Moreover, in a submission published in April this year, Optus told the government there was no technical capability between the carriers, emergency services, ACMA and the federal government for sharing real-time information.

Optus declared that developing such a capability would require significant investment, making it “a huge burden.”

Despite this defiance, the Albanese government has continued to treat Optus with kid gloves, in line with Labor’s underlying pro-corporate program.

In September 2022, also under the Labor government, about 9.5 million current and former Optus customers were caught up in a serious data breach. Personal information, including names, dates of birth, phone numbers and email addresses, were exposed over three days. The personal details of about 10,200 people were later published online.

Optus is not alone. Telstra, now controlled by global financial investment funds, was fined $3 million, a pittance, last December after a reported technical issue at a call centre meant that 127 calls to Triple 0 were not transferred to emergency services in March 2024. Another 346 calls were transferred to emergency services using a work-around that did not include the callers’ digital location.

In recent years, both companies have been penalised also, with relatively small fines of $100 million (Optus) or $50 million (Telstra) for “unconscionable conduct” after selling their services to hundreds of vulnerable customers who did not want or need them.

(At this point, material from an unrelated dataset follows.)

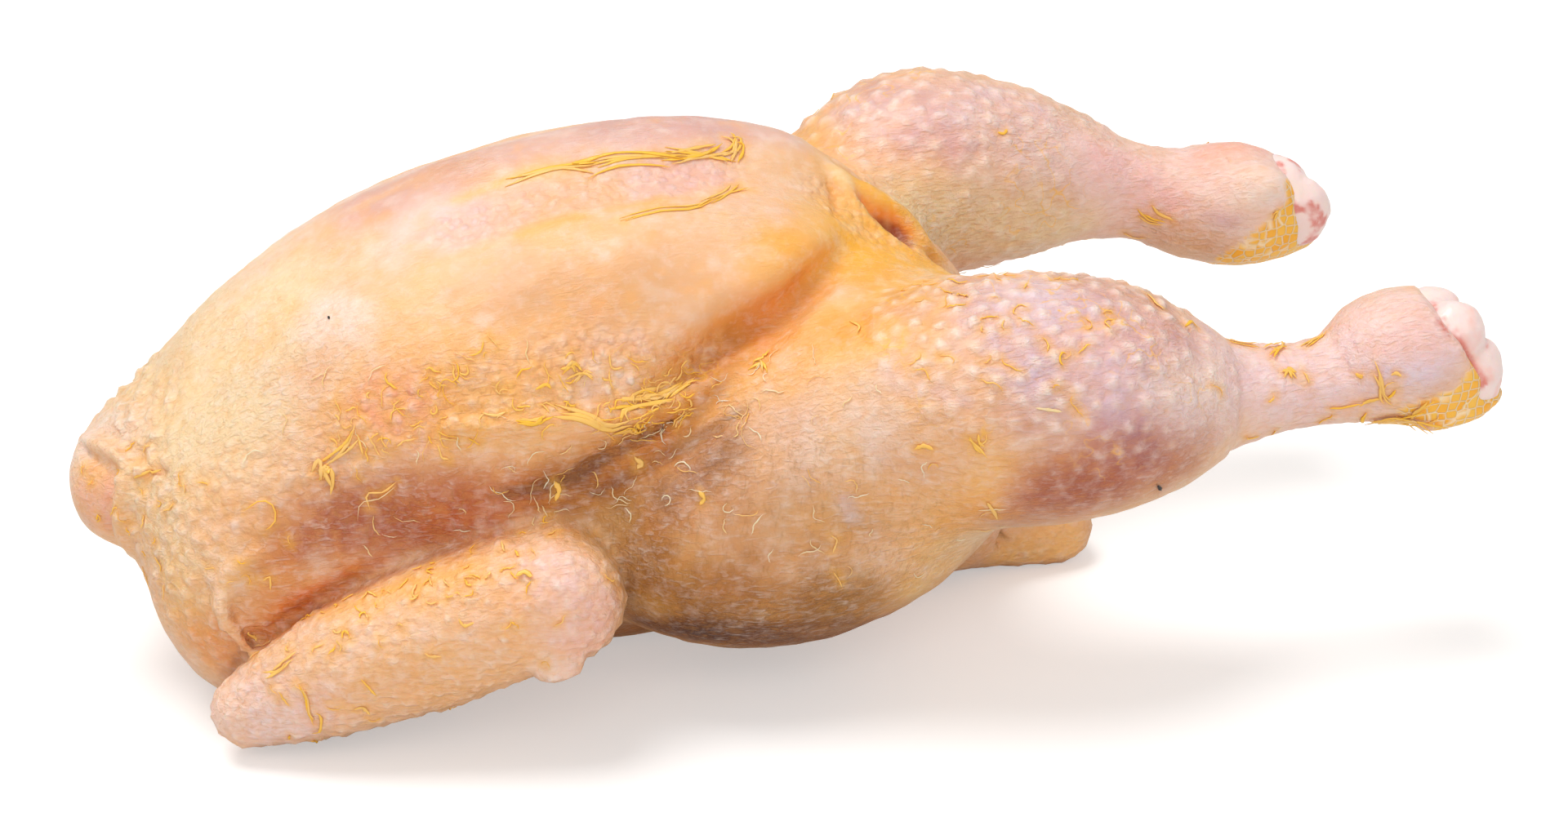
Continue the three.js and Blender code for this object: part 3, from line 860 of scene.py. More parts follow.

Optus and Telstra have each carried out waves of retrenchments and cheap labour outsourcing since being privatised. This continuing assault has been made possible only with the support of successive Labor and Coalition governments, combined with the assistance of the telco trade union bureaucracies, which have stifled or sold out repeated struggles by telecommunications workers against the decimation of their jobs.

These experiences demonstrate the irreconcilable incompatibility between the essential needs of the population—even for emergency services—and the domination of society’s basic infrastructure and productive capacity by the capitalist oligarchy, protected by their political servants.